Yesterday I read the opening pages of my book to about 200 students and faculty at my university. I was heartened by the number of times the audience laughed out loud. When talking about sex, humor takes the edge off. But I had to step back before I chose to take this reading opportunity to think once again about the wisdom of revealing intimate details about myself to the general public, which ultimately will include my children. (I admit that I would not have gone public while my mother was alive.) I have obviously decided to damn the torpedoes, but when facing 200 college-age students, some of them in my present or former classes, the subject comes up again.
I believe it is better for young people to know what they’re up against than to pretend that a pumpkin is a carriage and a frog is a prince. Let them know that people have all sorts of weird desires and habits so they aren’t blind-sided when they encounter them. They don’t need to know of each quirk and habit, but they should know to expect them. Let them also know that almost everyone has sex in one form or another, sometimes only in their dreams — fat people, ugly people, old people, priests, even their professors.

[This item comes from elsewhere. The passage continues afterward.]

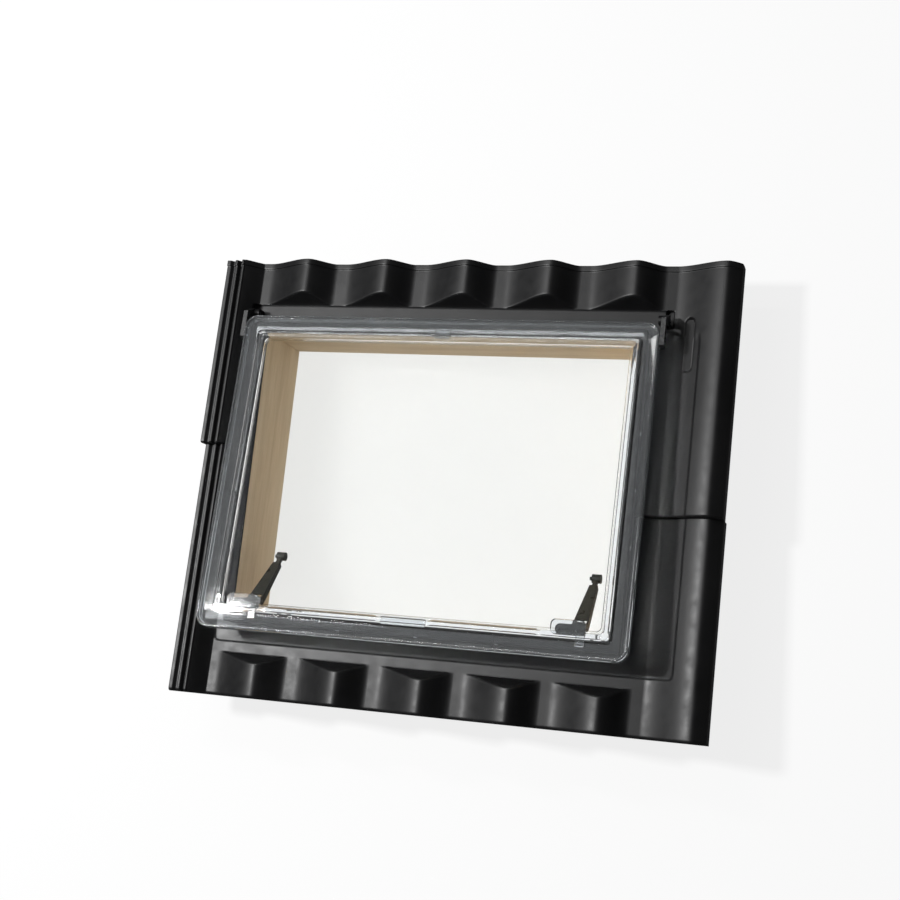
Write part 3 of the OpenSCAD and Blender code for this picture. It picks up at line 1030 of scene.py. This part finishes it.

My students come from many different ethnic and religious backgrounds, and I always feel I am treading on uncertain turf by reading publicly. In class, I never refer to my own opinions about romance, child-rearing, politics or the like. Students make assumptions, but they are often wrong. By reading publicly, they learn what my personal opinions are. (Most of them are not aware of this blog.) I don’t want to hobble their brains — they so often want to please their professor and occasionally cannot accept that as long as they make a solid argument in their essays, they can believe as they wish. I’ve had students successfully support an argument to make Serbia the 51st U.S. state, and perhaps the next most heretical was a solid argument for the benefits of a year behind the counter at Wendy’s. Both A papers.
Damn the torpedoes. Tell them the truth.